Dataset items:
-------------------------
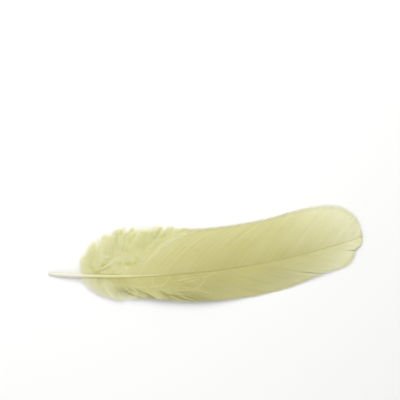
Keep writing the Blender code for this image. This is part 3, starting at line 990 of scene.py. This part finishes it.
def vane_mesh(name, sizes, side):
    """Barbs of one vane. Each has a section like a low roof: a raised rib, and a thin web to each side.

    A web is wider than half the space between two barbs, and its tipward side lies over the next
    barb's, so the webs close into one sheet. They narrow to the rib where the barbs are loose, and at
    their ends.
    """
    barbs = barb_lines(sizes, side)
    rib = sizes.barb_thickness * (RIB + RIB_AT_SHAFT * (1.0 - barbs.out))
    rib = rib * (1.0 - LOOSE_RIB * barbs.loose)
    ending = 1.0 - WEB_NARROWER * smoothstep(*WEB_ENDS, barbs.out)
    closed = 1.0 - smoothstep(*WEB_OPENS, barbs.loose)
    web = np.maximum(WEB * barbs.spacing * closed * ending, LEAST_WEB * rib)
    height = rib * (1.0 - RIB_LOWER * smoothstep(*RIB_ENDS, barbs.out))
    across = math.cos(WEB_TILT) * barbs.across - side * math.sin(WEB_TILT) * barbs.up
    up = math.cos(WEB_TILT) * barbs.up + side * math.sin(WEB_TILT) * barbs.across
    section = np.array(SECTION)
    wide = section[:, 0][None, None, :, None] * (web[..., None, None] * across[:, :, None])
    high = section[:, 1][None, None, :, None] * (height[..., None, None] * up[:, :, None])
    rings = barbs.lines[:, :, None] + wide + high
    tips = rings[:, -1].mean(axis=1)
    rings = rings[:, :-1]
    starts = rings[:, 0].mean(axis=1)
    shades = {
        "out": barbs.out[:, :-1, None],
        "tone": barbs.tone[:, :-1, None],
        "rib": 1.0 - np.abs(section[:, 0])[None, None, :],
        "loose": barbs.loose[:, :-1, None],
        "shaded": barbs.shaded[:, :-1, None],
        "reach": (barbs.out * barbs.length)[:, :-1, None] / MM,
    }
    return mesh_of(name, loft(rings, starts, tips, COLUMNS["barbs"], shades))


def limit_height(points):
    """Moves the points up off the surface, or down below the feather's highest place."""
    points[..., 2] = points[..., 2].clip(LOWEST, HIGHEST)


def strands(points, radius, up, columns, shades):
    """Flat strands of three corners: a ring round each point of a line but its two ends."""
    ahead = unit(np.gradient(points, axis=1))
    across = unit(np.cross(up, ahead))
    upright = np.cross(ahead, across)
    section = np.array(HAIR_SECTION)
    turn = section[:, :1] * across[:, :, None] + section[:, 1:] * upright[:, :, None]
    rings = points[:, 1:-1, None] + radius[..., None, None] * turn[:, 1:-1]
    return loft(rings, points[:, 0], points[:, -1], columns, shades)


def hair_roots(barbs, rng):
    """Places on the loose barbs from which a pair of hairs grows, one to each side.

    Each barb is cut into equal stretches with a place in each. A place stays by chance, more likely
    the looser the barb is there, and only if it is clear of the shaft.
    """
    rows = np.flatnonzero(barbs.loose[:, NEAR_END] > LOOSE_ENOUGH)
    counts = np.maximum(barbs.length[rows, 0] / barbs.hair_spacing, 1.0).astype(int)
    barb = np.repeat(rows, counts)
    stretch = np.arange(len(barb)) - np.repeat(np.cumsum(counts) - counts, counts)
    v = (stretch + rng.uniform(*HAIR_PLACES, len(barb))) / np.repeat(counts, counts)
    at = v * (barbs.lines.shape[1] - 1)
    low = np.minimum(at.astype(int), barbs.lines.shape[1] - 2)
    share = (at - low)[:, None]

    def blended(values):
        return values[barb, low] * (1.0 - share) + values[barb, low + 1] * share

    base = blended(barbs.lines)
    ahead = unit(barbs.lines[barb, low + 1] - barbs.lines[barb, low])
    up = unit(blended(barbs.up))
    x, y, _ = np.moveaxis(shaft_centre(base[:, 0] + LENGTH / 2), -1, 0)
    clear = np.abs(base[:, 1] - y) > CLEAR_OF_SHAFT * shaft_radius(x + LENGTH / 2)
    chance = smoothstep(*HAIRY, blended(barbs.loose[..., None])[:, 0])
    chance *= 1.0 - SHADED_BARE * blended(barbs.shaded[..., None])[:, 0]
    keep = np.flatnonzero((rng.uniform(0.0, 1.0, len(barb)) < chance) & clear)
    keep = np.repeat(keep, 2)
    sides = np.tile([1.0, -1.0], len(keep) // 2)[:, None]
    return SimpleNamespace(
        barb=barb[keep],
        v=v[keep],
        base=base[keep],
        ahead=ahead[keep],
        up=up[keep],
        aside=unit(np.cross(up, ahead))[keep] * sides,
    )


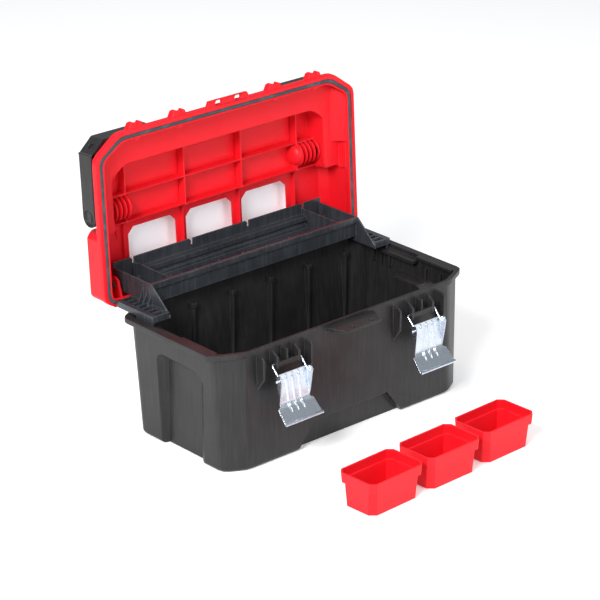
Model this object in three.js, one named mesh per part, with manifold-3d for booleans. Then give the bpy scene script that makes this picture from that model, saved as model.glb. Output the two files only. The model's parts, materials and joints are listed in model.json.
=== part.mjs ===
// Toolbox with a hinged lid, a tray that travels with the lid, draw latches and loose bins.
// Millimetres: X along the box, -Y to the front, +Z up. The origin lies under the middle of the body,
// on the plane that it stands on. The lid stands open, and every part of it is drawn closed,
// in the lid's own frame, whose origin is on the hinge axis.
import * as THREE from "three";
import { mergeVertices } from "three/addons/utils/BufferGeometryUtils.js";
import Module from "manifold-3d";

const wasm = await Module();
wasm.setup();

// ---- driving dimensions ----
const WALL = 3.2;
const GAP = 0.3;
const RIM_Z = 187.5; // top of the body's rim
const HINGE = { y: 130, z: 181.5, radius: 5.5, bore: 2.8, pin: 2.4 };
const OPEN_ANGLE = THREE.MathUtils.degToRad(93.3);
const SIDES = { left: -1, right: 1 };

// Plan outlines are rectangles with cut corners: half length, front, back, and the corner cut in X and Y.
const FOOT = { half: 239, front: -126, back: 100, cut: [33, 20] };
const WALL_TOP = { half: 246, front: -121, back: 113, cut: [42, 22] };
const FLANGE = { half: 255, front: -121, back: 120, cut: [43, 22], height: 8.5 };
const END_RECESS = { depth: 19, top: 150 };
const FRONT_RECESS = { depth: 12, top: 40 };
const HINGE_X = 160; // middle of each hinge
const KNUCKLE = { body: 12, lid: 20, pitch: 17 };

const RIM = RIM_Z - HINGE.z + GAP; // the lid's rim plane above the hinge axis
const SKIRT = { half: 257, front: -270, back: -4, cut: [44, 32], backCut: [20, 12], top: RIM + 26 };
const LID_FLANGE = { height: 10, reach: 12 }; // how deep the lid's rim is, and how far it stands out
const PAN = { half: 215, front: -216, back: -4, cut: [27, 20], top: RIM + 64 };
const REAR = { half: 246, front: -114, back: -4, cut: [8, 8], top: PAN.top };
// Insets from the skirt: the rim band and the gasket's edges, and how far each lies in from the hinge side.
const BAND = { inset: 15.5, back: 11.5, height: 8 };
const GASKET = { outer: 7.5, inner: 12.5, height: 2.6, nearer: 4 };
const WINDOW = { width: 93, pitch: 113, near: -30, far: -96, corner: 10 };
const LID_RIB_X = [-172, -57, 57, 172];
const BUMP_X = [-177, -95, 95, 177];
const LOCK_HOLE = { x: 19, y: -144, half: 6.5, depth: 3.8, corner: 2.2 };
const HOOK = { near: 19, far: 23, low: 153 };

const HANDLE = { inner: 217, outer: 245, pivotY: -137, low: RIM + 27, high: RIM + 57 };
// The grip's front edge, out at its ends and in at its middle, and where it steps between them.
const GRIP = { front: -257, middle: -248, step: [112, 124], back: -233 };
const HANDLE_Z = (HANDLE.low + HANDLE.high) / 2;
const HANDLE_PIN = { radius: 7, cap: 11.5, capDepth: 5 };

const TRAY = { half: 209.5, front: 86, back: 178, floor: 198, rim: 230, backRim: 238, wall: 2.5 };
const TRAY_PIVOT = { y: 164, z: 209, radius: 3 };
const DIVIDER_X = 170;
const WING = { reach: 240, front: 45, back: 132, low: 189, high: 199, runnerBack: 85 };

const COVER = { half: 177, front: -110, back: -18, height: 17.5 };
const COVER_AXIS = { y: -13, z: PAN.top + 5.5, bore: 2.2, pin: 1.8 };
const COVER_HINGE_X = 140;
const COVER_LATCH_X = 88;

const LATCH_X = 136;
const BAIL = { y: -132, z: 158.5, footY: -150, footZ: 140, wire: 1.6, reach: 28, footReach: 27.2, end: 34 };
const LEVER = { plate: 2, flange: 31 };

const BIN = { length: 108, width: 72, height: 53, band: 16, wall: 2 };
const BINS = [
  { name: "bin_left", x: -124, y: -322, turn: 2.5 },
  { name: "bin_middle", x: -4, y: -317, turn: 1.5 },
  { name: "bin_right", x: 116, y: -310, turn: 2 },
];

// ---- finishes ----
const finish = (color, roughness, metalness = 0) => new THREE.MeshStandardMaterial({ color, roughness, metalness });
const BLACK = finish(0x2b2c2e, 0.55);
const TRAY_BLACK = finish(0x303337, 0.45);
const RED = finish(0xe5202c, 0.42);
const RUBBER = finish(0x3c5257, 0.7);
const ZINC = finish(0xd4dade, 0.28, 1);
const STEEL = finish(0x8d9094, 0.35, 1);
const CLEAR = finish(0xd2d5d8, 0.3);

// ---- solids ----
function solid(geometry) {
  const bare = geometry.clone();
  bare.deleteAttribute("normal");
  bare.deleteAttribute("uv");
  const merged = mergeVertices(bare, 1e-4);
  const triVerts = new Uint32Array(merged.index.array);
  const vertProperties = merged.attributes.position.array;
  return new wasm.Manifold(new wasm.Mesh({ numProp: 3, vertProperties, triVerts }));
}

function meshOf(name, body, material) {
  const made = body.getMesh();
  const geometry = new THREE.BufferGeometry();
  geometry.setAttribute("position", new THREE.BufferAttribute(made.vertProperties, 3));
  geometry.setIndex(new THREE.BufferAttribute(made.triVerts, 1));
  geometry.computeVertexNormals();
  const mesh = new THREE.Mesh(geometry, material);
  mesh.name = name;
  return mesh;
}

const join = (...bodies) => bodies.reduce((all, body) => all.add(body));
const cut = (body, ...tools) => tools.reduce((all, tool) => all.subtract(tool), body);

// Swaps (u, v, w) so that w runs along the named axis: x takes (y, z), y takes (z, x), z takes (x, y).
const TURNS = {
  x: new THREE.Matrix4().set(0, 0, 1, 0, 1, 0, 0, 0, 0, 1, 0, 0, 0, 0, 0, 1),
  y: new THREE.Matrix4().set(0, 1, 0, 0, 0, 0, 1, 0, 1, 0, 0, 0, 0, 0, 0, 1),
  z: new THREE.Matrix4(),
};

// Straight prism of an outline between two places on an axis.
function prism(axis, points, from, to) {
  const shape = new THREE.Shape(points.map(([u, v]) => new THREE.Vector2(u, v)));
  const geometry = new THREE.ExtrudeGeometry(shape, { depth: to - from, bevelEnabled: false });
  return solid(geometry.translate(0, 0, from).applyMatrix4(TURNS[axis]));
}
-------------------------
-- STATED EXERCISE --
Take the lines above from the first through the one containing "web to each side." and reproduce them exactly; include nothing else.

-- OUTPUT OF THE TASK --
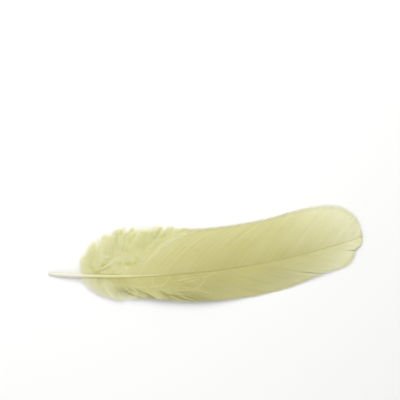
Keep writing the Blender code for this image. This is part 3, starting at line 990 of scene.py. This part finishes it.
def vane_mesh(name, sizes, side):
    """Barbs of one vane. Each has a section like a low roof: a raised rib, and a thin web to each side.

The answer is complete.